The Greek crisis has revealed with a striking brutality that despite the valuable work of some of its committees, agencies and representatives, the European Union today is as far from its proclaimed values as “actually existing socialism” was from a genuine socialist model. On paper too, the EU stands for freedom, democracy, justice and equal rights, right to a decent livelihood, to freedom of organization, thought and speech. More of a positive utopia than a reality, nevertheless for decades the EU has presented itself as the embodiment of these values, an ideal that encouraged generations of Eastern Europeans during the Cold war years and afterwards, that was still invoked by the rebels of the Arab spring just four years ago, and for which only slightly more than a year ago, people still died in Kiev’s Maidan Square.

Who will tell all those aspirants that they were mistaken? That their dead died for the wrong cause?

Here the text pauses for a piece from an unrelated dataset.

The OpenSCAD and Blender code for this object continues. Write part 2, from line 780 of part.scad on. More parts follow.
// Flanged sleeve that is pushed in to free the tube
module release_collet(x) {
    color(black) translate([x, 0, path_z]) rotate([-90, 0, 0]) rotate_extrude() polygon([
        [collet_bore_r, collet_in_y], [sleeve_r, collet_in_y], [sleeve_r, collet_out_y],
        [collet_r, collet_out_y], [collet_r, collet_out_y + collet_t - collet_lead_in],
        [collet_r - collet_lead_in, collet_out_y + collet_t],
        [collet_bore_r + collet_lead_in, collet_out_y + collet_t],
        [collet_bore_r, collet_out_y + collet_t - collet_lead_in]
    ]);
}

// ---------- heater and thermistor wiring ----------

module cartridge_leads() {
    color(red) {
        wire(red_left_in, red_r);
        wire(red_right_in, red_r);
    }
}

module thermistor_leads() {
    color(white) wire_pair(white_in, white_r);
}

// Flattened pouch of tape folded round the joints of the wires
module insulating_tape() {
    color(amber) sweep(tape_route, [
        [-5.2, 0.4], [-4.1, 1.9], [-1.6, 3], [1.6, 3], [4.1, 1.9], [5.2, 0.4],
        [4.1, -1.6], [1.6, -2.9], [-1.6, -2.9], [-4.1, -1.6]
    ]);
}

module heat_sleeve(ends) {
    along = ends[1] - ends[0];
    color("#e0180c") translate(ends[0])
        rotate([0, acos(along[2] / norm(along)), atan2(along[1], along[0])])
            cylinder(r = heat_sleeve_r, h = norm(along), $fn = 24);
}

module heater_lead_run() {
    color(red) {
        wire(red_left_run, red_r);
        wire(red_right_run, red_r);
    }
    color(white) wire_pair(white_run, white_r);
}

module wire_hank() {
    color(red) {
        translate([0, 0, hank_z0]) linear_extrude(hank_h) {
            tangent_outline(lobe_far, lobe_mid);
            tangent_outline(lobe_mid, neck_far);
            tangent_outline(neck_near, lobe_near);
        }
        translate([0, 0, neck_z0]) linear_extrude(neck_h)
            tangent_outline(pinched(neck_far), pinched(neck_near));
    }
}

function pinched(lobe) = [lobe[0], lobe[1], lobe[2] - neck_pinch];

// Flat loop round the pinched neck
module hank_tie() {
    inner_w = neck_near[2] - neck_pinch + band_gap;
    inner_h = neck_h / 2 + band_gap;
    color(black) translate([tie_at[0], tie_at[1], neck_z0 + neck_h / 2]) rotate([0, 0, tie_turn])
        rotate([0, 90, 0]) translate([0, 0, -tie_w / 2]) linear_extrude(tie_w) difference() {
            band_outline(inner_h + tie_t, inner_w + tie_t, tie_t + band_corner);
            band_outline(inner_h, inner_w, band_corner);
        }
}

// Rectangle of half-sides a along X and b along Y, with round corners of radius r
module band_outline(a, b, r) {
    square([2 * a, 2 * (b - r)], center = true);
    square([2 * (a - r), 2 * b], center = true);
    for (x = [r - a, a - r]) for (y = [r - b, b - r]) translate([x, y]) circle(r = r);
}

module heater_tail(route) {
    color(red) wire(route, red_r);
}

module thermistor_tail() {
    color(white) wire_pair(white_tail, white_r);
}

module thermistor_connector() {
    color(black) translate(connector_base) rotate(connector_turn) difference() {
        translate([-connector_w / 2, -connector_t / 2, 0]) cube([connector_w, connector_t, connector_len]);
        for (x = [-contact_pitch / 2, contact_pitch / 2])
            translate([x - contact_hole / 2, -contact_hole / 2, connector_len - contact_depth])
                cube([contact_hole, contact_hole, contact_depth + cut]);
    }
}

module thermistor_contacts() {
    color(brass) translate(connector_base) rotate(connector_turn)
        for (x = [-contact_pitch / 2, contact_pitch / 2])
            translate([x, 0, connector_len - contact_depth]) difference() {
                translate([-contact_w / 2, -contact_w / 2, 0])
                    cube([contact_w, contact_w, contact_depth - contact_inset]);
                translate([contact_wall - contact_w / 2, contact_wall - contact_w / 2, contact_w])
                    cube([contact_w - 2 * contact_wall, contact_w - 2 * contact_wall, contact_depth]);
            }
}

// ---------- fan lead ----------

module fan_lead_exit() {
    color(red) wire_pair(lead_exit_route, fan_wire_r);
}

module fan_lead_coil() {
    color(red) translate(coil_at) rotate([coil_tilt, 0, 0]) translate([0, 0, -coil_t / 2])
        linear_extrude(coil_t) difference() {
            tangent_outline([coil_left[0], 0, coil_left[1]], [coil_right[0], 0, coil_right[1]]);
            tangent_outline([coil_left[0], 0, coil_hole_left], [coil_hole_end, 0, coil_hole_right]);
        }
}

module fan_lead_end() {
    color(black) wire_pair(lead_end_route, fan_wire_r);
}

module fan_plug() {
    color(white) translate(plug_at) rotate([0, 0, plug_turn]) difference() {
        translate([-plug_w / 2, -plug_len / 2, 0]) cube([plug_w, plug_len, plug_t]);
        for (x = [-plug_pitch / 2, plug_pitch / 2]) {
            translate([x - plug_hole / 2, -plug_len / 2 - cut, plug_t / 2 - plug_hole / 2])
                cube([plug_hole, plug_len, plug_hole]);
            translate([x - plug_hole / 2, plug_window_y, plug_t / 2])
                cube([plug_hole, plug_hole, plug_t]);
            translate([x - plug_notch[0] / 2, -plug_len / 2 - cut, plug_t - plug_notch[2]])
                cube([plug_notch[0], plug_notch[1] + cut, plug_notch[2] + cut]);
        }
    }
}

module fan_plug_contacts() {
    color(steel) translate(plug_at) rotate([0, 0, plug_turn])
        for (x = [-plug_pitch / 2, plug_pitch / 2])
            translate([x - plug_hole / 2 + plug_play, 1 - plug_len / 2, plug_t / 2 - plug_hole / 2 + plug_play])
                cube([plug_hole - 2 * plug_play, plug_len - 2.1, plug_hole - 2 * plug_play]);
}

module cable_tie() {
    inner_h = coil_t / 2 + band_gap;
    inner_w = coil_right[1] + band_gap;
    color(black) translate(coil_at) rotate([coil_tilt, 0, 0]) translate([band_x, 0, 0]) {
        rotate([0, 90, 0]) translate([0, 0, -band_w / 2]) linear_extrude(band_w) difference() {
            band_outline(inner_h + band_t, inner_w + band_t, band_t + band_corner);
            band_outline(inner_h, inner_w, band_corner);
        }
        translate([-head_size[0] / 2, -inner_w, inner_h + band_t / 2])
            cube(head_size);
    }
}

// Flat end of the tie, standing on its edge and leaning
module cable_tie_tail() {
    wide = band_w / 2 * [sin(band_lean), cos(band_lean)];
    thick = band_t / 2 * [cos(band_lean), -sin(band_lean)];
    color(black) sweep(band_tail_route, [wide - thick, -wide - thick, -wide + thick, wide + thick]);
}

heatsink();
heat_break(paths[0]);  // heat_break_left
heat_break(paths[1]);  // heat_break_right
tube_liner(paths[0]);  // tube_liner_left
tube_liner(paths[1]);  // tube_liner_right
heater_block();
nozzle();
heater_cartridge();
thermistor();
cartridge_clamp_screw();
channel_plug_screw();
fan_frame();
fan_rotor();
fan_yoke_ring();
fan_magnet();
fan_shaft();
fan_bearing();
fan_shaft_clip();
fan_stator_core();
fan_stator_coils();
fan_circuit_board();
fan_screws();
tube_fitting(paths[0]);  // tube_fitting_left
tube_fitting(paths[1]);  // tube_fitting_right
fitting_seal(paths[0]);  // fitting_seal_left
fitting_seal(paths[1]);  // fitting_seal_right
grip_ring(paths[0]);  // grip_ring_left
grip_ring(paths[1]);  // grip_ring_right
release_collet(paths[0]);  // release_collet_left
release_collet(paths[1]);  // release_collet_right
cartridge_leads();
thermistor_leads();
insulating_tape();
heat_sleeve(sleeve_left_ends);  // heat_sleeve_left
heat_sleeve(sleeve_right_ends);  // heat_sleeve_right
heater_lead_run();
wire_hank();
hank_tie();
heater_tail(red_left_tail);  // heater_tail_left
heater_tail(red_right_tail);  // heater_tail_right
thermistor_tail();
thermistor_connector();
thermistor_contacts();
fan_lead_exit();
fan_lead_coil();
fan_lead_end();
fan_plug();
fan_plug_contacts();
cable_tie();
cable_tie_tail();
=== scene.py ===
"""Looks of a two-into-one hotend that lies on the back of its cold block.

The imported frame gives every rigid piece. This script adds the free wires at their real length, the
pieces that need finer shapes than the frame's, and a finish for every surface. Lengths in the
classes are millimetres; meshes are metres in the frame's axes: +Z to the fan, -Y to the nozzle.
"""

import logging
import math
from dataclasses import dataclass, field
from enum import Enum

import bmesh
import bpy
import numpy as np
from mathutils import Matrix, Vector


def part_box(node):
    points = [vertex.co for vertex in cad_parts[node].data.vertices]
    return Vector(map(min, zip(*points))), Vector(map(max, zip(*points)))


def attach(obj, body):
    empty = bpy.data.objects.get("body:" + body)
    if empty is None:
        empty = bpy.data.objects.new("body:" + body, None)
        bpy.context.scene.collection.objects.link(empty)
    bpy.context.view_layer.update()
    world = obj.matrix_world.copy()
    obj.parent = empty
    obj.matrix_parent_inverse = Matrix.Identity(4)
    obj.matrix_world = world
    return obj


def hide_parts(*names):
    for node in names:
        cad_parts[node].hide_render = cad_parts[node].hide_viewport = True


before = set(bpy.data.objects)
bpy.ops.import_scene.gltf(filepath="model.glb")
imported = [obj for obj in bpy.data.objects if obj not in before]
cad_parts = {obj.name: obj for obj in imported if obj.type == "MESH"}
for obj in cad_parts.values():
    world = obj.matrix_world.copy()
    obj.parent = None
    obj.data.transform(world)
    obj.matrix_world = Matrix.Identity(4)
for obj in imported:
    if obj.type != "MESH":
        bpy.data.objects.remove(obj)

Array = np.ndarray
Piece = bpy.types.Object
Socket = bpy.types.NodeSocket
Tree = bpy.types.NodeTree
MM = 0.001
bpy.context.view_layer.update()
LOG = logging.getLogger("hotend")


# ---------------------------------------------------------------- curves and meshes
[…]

Greece, with its centuries-long experience of resilience, will survive an eventual break-up with the EU, particularly if Syriza is able to initiate genuine changes. But the EU might not. If no compromise is found, the centripetal forces at the level of national governments, political parties and citizens, whose alienation from the Union is already significant, will accelerate. All progressive elements inside the EU system and social movements outside the comfortable rooms of Brussels should push European decision-makers to give Greece a chance – and start a radical restructuring of the EU’s institutional system. One that might give our continent the possibility of a human, livable future. Maybe it’s not too late yet.